REQUIRED WORK: Will you quote precisely the lines that run from the top of the material below to the line containing "return [thick +", both ends included?

★ ★ ★ ★ ★

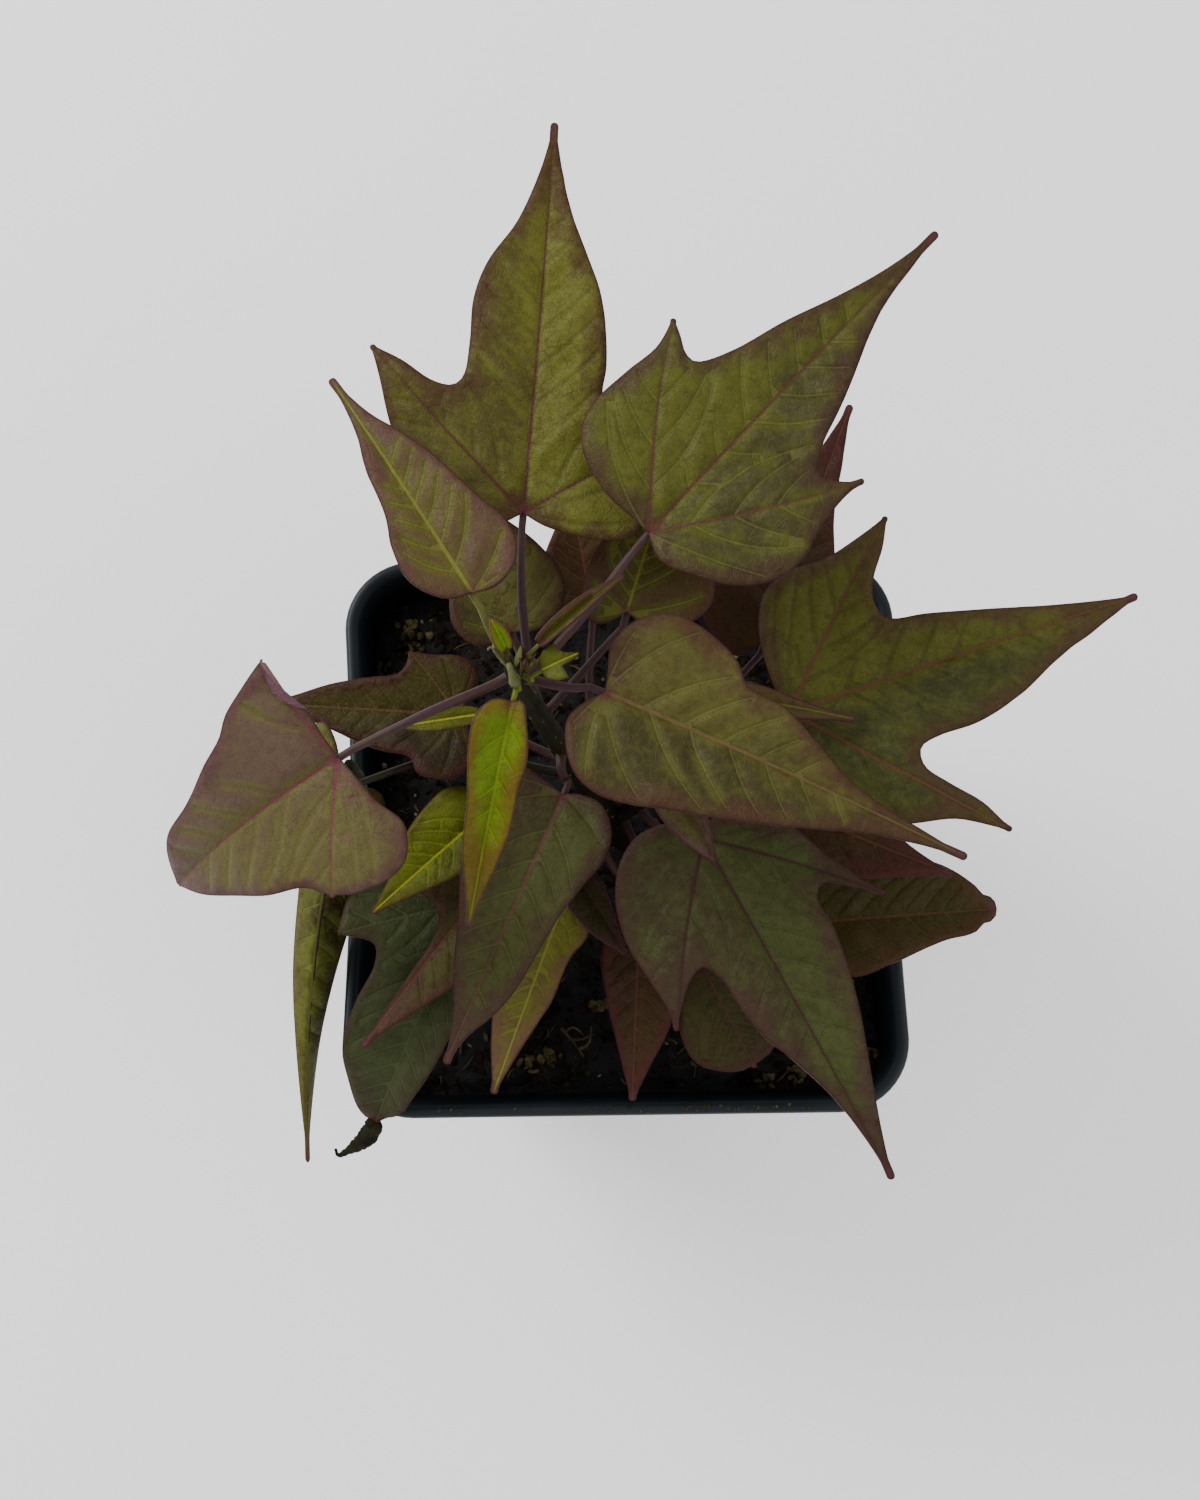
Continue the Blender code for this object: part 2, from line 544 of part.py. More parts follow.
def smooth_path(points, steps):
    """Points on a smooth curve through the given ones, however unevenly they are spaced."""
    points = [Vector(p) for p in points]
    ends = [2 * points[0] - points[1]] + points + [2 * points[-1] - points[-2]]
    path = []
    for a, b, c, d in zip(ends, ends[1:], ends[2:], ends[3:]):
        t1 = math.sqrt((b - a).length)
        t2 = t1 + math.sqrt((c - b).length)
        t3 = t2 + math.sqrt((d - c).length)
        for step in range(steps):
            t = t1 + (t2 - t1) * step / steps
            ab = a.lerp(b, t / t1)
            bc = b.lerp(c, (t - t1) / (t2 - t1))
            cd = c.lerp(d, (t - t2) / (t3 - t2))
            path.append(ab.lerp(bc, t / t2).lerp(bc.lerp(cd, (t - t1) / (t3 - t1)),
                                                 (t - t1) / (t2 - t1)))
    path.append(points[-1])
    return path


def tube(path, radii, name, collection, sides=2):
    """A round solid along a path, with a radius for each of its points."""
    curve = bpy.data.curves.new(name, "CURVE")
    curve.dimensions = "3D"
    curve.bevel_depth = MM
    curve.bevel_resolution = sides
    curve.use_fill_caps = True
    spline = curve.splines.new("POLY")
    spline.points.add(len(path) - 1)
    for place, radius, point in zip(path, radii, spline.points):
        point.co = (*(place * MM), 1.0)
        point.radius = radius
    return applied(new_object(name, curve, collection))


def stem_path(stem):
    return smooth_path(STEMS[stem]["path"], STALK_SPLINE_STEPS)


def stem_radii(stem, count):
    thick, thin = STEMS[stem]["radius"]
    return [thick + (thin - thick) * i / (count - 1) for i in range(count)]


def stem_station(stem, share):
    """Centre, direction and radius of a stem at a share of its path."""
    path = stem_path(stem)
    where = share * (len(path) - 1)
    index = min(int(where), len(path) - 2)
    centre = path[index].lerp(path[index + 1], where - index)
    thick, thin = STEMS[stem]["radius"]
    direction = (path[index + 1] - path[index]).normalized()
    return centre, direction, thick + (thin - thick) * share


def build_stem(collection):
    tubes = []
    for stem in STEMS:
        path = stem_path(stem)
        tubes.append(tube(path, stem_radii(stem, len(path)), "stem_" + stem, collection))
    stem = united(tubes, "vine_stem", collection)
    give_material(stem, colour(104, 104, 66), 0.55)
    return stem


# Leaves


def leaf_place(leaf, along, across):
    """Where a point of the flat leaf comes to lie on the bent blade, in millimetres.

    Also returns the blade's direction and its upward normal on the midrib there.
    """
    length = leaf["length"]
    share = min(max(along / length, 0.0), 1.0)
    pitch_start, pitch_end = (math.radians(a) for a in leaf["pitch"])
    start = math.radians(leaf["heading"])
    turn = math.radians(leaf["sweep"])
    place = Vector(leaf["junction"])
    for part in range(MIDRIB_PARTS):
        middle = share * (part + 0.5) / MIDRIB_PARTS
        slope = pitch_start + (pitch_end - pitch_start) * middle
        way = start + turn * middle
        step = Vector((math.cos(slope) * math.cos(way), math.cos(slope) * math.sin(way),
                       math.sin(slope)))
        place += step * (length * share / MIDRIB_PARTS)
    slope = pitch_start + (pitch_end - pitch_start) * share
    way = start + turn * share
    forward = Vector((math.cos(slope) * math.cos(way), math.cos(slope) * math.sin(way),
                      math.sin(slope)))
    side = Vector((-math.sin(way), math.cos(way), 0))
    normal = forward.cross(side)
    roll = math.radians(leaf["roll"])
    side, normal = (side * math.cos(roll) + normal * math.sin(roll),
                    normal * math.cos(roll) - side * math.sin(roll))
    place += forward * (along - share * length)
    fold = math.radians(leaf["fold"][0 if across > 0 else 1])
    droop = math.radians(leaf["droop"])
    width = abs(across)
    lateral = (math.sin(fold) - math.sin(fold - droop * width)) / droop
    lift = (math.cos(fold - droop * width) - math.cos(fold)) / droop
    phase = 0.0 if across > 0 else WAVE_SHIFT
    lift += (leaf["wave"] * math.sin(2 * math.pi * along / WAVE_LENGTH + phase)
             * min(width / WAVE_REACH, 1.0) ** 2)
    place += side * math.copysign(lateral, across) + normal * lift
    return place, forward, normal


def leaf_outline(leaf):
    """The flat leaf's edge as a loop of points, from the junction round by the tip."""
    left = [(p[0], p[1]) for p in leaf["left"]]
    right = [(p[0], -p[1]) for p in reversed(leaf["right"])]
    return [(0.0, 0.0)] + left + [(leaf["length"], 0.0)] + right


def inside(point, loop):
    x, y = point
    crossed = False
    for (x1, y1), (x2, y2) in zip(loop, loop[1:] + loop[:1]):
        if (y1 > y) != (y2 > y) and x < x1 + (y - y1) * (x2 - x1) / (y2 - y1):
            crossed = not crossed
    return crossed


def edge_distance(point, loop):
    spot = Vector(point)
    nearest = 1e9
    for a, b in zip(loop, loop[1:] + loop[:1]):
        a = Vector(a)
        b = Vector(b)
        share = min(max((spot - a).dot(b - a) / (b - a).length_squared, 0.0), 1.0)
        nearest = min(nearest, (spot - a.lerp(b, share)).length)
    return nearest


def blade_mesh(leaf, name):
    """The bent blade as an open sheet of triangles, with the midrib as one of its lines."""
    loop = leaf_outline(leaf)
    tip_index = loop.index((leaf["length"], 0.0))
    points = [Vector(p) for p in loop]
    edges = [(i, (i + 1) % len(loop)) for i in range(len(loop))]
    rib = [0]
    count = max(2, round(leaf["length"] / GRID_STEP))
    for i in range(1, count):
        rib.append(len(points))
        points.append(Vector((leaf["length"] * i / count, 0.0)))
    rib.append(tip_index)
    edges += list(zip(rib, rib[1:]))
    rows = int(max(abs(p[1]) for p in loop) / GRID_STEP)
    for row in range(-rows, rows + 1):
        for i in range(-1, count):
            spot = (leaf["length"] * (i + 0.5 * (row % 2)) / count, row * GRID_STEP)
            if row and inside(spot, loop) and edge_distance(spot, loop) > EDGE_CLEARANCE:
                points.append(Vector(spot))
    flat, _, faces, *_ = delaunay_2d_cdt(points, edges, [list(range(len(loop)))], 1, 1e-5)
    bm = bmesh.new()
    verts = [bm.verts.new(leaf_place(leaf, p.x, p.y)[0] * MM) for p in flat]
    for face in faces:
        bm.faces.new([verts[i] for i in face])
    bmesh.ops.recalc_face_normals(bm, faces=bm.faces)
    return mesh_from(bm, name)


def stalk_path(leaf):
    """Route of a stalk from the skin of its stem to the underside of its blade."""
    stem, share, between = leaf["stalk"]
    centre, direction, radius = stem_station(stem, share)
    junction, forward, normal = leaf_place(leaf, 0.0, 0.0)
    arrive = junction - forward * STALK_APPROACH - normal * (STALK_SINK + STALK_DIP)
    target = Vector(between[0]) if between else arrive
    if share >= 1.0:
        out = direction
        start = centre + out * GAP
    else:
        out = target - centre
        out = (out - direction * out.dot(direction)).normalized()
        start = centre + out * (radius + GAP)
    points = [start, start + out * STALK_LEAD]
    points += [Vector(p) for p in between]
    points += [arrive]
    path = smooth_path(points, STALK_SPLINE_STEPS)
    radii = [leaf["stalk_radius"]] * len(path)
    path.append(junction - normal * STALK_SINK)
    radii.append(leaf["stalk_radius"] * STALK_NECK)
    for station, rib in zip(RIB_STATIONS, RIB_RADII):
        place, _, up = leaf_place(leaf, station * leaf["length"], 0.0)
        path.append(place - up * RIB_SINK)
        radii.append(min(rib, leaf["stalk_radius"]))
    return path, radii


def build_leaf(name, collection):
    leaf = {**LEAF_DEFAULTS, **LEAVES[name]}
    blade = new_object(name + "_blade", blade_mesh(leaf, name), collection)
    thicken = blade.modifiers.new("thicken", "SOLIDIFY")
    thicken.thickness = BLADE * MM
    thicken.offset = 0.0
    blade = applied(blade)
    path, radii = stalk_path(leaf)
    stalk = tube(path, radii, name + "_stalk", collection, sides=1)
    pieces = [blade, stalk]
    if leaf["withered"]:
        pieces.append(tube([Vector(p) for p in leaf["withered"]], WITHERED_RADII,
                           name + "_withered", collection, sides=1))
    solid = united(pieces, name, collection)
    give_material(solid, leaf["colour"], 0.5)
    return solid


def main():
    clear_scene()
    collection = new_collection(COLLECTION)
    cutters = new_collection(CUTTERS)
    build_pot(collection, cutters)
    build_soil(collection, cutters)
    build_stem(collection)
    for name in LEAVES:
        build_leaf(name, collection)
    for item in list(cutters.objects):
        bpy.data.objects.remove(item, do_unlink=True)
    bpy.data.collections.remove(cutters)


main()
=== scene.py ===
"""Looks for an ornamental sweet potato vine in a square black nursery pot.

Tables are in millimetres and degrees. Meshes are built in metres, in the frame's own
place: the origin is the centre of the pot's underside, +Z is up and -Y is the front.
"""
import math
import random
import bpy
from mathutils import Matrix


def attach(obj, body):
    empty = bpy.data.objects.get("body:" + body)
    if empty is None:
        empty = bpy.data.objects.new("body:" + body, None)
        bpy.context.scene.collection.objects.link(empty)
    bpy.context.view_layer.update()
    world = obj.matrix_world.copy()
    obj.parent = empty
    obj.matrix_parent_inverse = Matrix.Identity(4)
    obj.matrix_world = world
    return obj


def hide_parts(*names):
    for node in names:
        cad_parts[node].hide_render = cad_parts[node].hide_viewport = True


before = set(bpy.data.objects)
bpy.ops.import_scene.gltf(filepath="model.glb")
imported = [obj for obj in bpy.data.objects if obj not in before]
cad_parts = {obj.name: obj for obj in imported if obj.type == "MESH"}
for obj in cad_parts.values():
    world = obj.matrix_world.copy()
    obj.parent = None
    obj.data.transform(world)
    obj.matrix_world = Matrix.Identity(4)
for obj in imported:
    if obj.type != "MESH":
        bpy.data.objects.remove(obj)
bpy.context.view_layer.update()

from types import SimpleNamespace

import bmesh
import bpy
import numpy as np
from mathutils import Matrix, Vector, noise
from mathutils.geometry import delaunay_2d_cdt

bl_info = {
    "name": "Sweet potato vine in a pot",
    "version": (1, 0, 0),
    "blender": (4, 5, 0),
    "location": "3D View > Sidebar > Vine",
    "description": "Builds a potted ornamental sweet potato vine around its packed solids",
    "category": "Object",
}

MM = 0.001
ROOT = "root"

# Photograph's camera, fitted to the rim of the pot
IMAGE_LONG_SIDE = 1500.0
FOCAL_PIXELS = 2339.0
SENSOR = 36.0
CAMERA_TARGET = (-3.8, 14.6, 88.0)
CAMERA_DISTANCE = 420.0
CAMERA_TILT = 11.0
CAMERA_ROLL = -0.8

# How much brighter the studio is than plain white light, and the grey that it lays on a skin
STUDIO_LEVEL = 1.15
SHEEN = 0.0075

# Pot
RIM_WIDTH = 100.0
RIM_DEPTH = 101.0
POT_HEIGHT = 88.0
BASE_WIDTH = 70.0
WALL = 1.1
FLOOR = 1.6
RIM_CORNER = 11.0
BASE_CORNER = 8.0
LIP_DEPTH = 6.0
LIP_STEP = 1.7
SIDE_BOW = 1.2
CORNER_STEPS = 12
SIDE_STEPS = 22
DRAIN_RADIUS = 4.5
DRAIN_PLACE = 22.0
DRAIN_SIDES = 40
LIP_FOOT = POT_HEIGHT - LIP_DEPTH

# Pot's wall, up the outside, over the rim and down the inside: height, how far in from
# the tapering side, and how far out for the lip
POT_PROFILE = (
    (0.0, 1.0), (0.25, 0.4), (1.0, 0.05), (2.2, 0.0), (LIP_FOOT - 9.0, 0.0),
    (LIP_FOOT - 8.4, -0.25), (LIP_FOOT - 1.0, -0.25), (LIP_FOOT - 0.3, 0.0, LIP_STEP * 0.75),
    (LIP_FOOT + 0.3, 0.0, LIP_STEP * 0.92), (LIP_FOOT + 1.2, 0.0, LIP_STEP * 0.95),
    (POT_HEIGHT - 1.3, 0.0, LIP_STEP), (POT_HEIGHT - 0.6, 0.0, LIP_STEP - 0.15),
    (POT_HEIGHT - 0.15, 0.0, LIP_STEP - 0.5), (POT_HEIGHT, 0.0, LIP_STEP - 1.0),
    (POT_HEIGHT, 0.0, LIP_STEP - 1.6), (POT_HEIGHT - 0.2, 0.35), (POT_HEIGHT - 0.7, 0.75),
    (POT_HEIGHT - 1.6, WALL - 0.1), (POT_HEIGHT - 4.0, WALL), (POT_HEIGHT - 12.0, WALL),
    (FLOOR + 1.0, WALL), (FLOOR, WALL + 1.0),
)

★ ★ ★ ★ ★

REPLY:
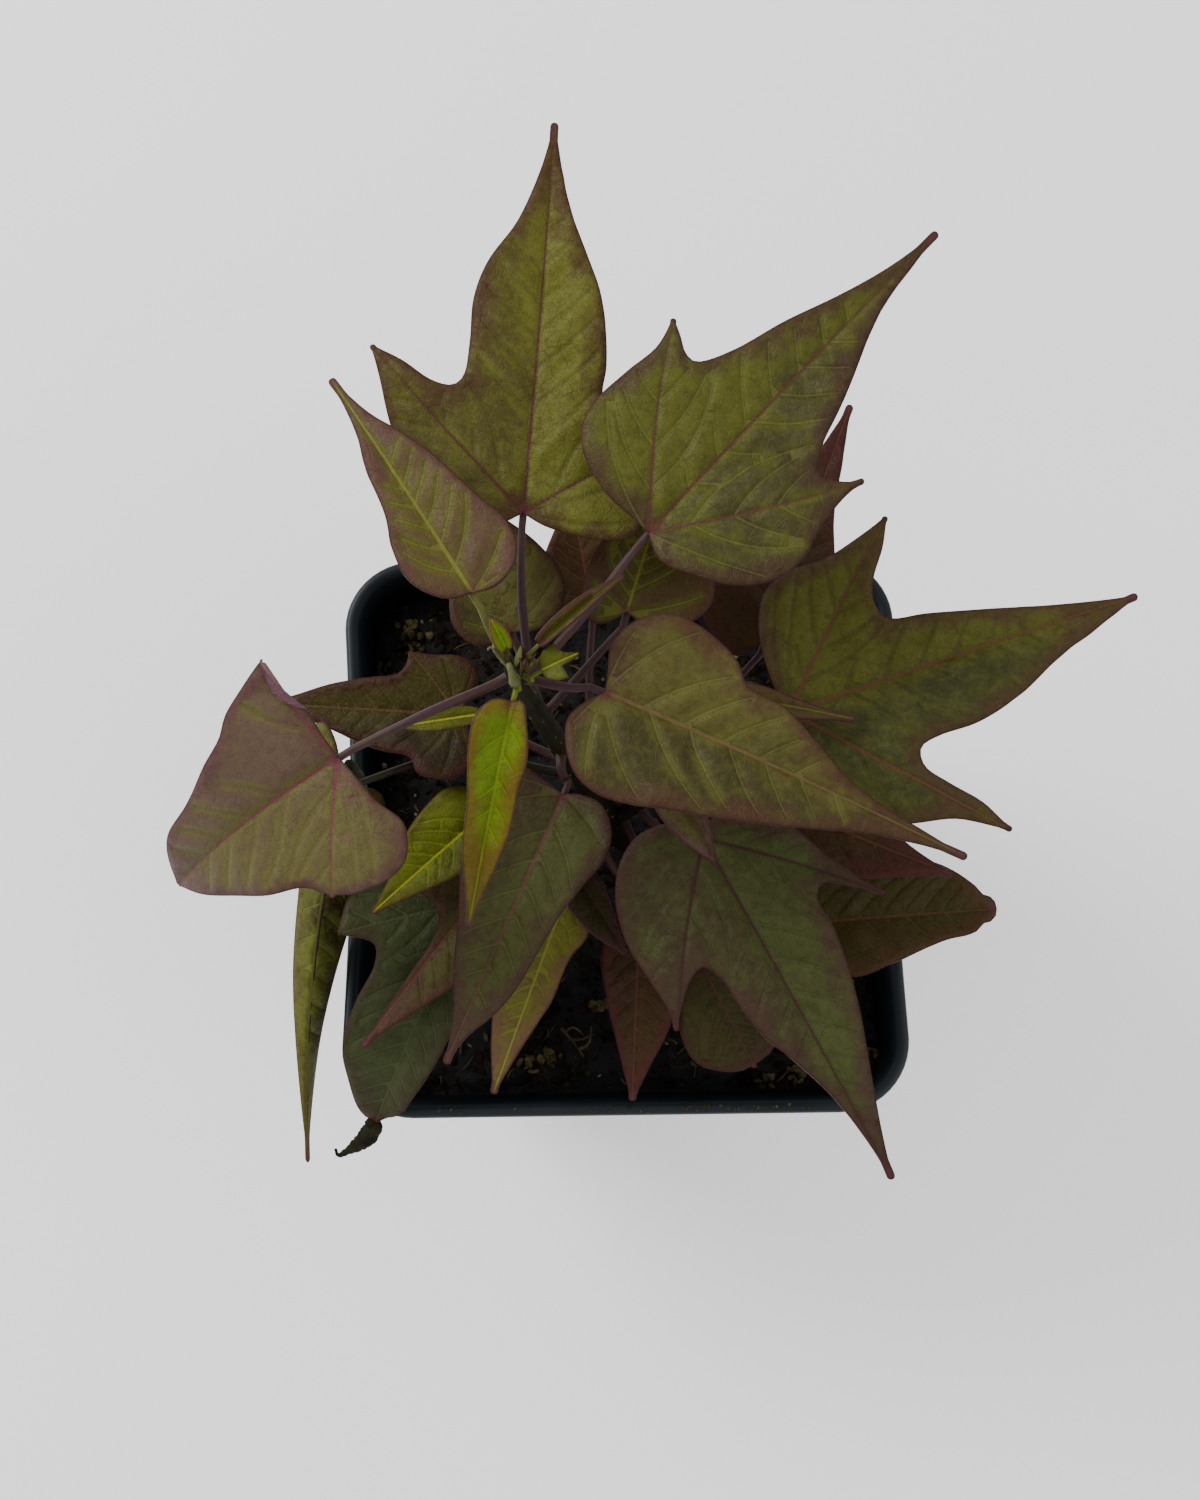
Continue the Blender code for this object: part 2, from line 544 of part.py. More parts follow.
def smooth_path(points, steps):
    """Points on a smooth curve through the given ones, however unevenly they are spaced."""
    points = [Vector(p) for p in points]
    ends = [2 * points[0] - points[1]] + points + [2 * points[-1] - points[-2]]
    path = []
    for a, b, c, d in zip(ends, ends[1:], ends[2:], ends[3:]):
        t1 = math.sqrt((b - a).length)
        t2 = t1 + math.sqrt((c - b).length)
        t3 = t2 + math.sqrt((d - c).length)
        for step in range(steps):
            t = t1 + (t2 - t1) * step / steps
            ab = a.lerp(b, t / t1)
            bc = b.lerp(c, (t - t1) / (t2 - t1))
            cd = c.lerp(d, (t - t2) / (t3 - t2))
            path.append(ab.lerp(bc, t / t2).lerp(bc.lerp(cd, (t - t1) / (t3 - t1)),
                                                 (t - t1) / (t2 - t1)))
    path.append(points[-1])
    return path


def tube(path, radii, name, collection, sides=2):
    """A round solid along a path, with a radius for each of its points."""
    curve = bpy.data.curves.new(name, "CURVE")
    curve.dimensions = "3D"
    curve.bevel_depth = MM
    curve.bevel_resolution = sides
    curve.use_fill_caps = True
    spline = curve.splines.new("POLY")
    spline.points.add(len(path) - 1)
    for place, radius, point in zip(path, radii, spline.points):
        point.co = (*(place * MM), 1.0)
        point.radius = radius
    return applied(new_object(name, curve, collection))


def stem_path(stem):
    return smooth_path(STEMS[stem]["path"], STALK_SPLINE_STEPS)


def stem_radii(stem, count):
    thick, thin = STEMS[stem]["radius"]
    return [thick + (thin - thick) * i / (count - 1) for i in range(count)]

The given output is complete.